Sometimes an outpouring of sunlight dissolves and nearly negates the dividing line of the horizon, and sometimes breakthroughs of light in a whirlpool of clouds layer the spatial plans of the scene. In some of the photographs the light is such that the parallel surfaces of the sea and the sky, with their subdued hues, resemble painting canvases, and the sea is captured in all of its permutations, completely overtaken by the brilliance of the light, with white waves, enraged by the southern wind, or murky and thickened.
Regardless of the seductiveness of the scene (or its infinite variations), the suggestiveness of the series Brsalje isn’t only due to how the artist notes natural phenomena, no matter how sensitive she is to features of light and how they shift. Neither is it only due to the exquisite technical photographic skills displayed, which offer the almost-tactile sensation of the sharpness of the rocks or, for instance, the sea that is flecked by the northern winter wind. Observing the sequence of photographs of Brsalje initiates in the viewer, among other things, questions about borders: the borders of the frame, of the sky and the sea, of the time of the events therein, as well as the constitution of the borders of our own vision and being within time. of the frame, of the sky and the sea, of the time of the events therein, as well as the constitution of the borders of our own vision and being within time.
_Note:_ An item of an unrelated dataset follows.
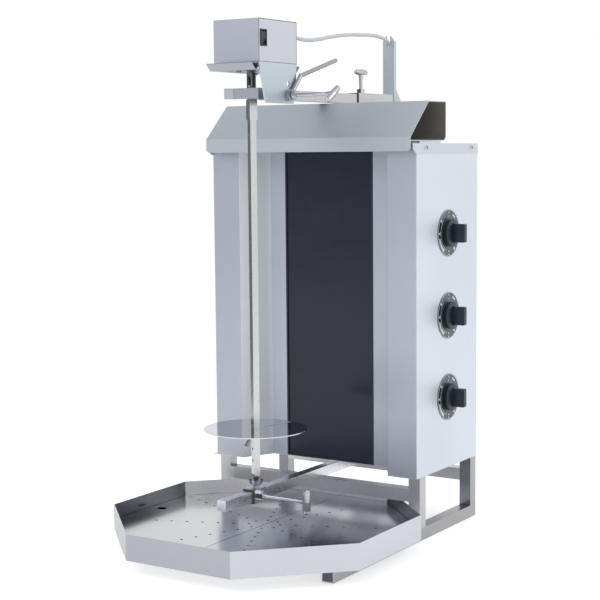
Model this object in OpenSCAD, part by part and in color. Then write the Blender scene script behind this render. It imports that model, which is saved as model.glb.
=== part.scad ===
/* [Body] */
// Width of the body over its side panels
body_w = 385; // [340:1:460]
// Depth of the body, front face to back panel
body_d = 213; // [205:1:260]
// Height of the body, bottom panel to top cover
body_h = 525; // [500:1:600]
// Height of the body's underside above the floor
body_z = 102; // [102:1:120]
// Thickness of the body's sheet metal
sheet_t = 1.2; // [1:0.1:1.6]
// Width of the flat front face of each wing
wing_w = 52; // [40:1:60]
// Depth from the front face back to the glass
recess_d = 54; // [45:1:56]
// Distance that each wing's inner face leans inwards
wing_splay = 27; // [15:1:35]
// Width of the lip on the left of the bottom panel
bottom_lip = 7; // [4:1:10]

/* [Glass and burners] */
// Width of the opening that the glass closes
glass_w = 168; // [150:1:172]
// Thickness of the glass
glass_t = 4; // [3:0.5:5]
// Width of the black frame round the glass
frame_w = 3; // [2:0.5:5]
// Height of one burner
burner_h = 122; // [100:1:128]
// Depth of one burner
burner_d = 40; // [32:1:42]

/* [Top cover and hood] */
// Height of the top cover's side flanges
flange_h = 16; // [14:1:20]
// Distance that the top cover reaches in front of the wings
cover_nose = 15; // [10:1:16]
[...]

From Foreword by Rozana Vojvoda
Ana Opalić (Dubrovnik, 1972) graduated in Film and TV Cinematography at the Academy of Dramatic Arts in Zagreb in 1997. She has been exhibiting photography and video art since 1991. Using autobiographical sequences, the artist deals with the questions of identity and belonging, the destiny of places and recording changes in the relentless flow of time. Her relationship towards the surroundings has moved from including the surroundings into the questioning of the category of identity to engaging with the story and the memory of a specific place.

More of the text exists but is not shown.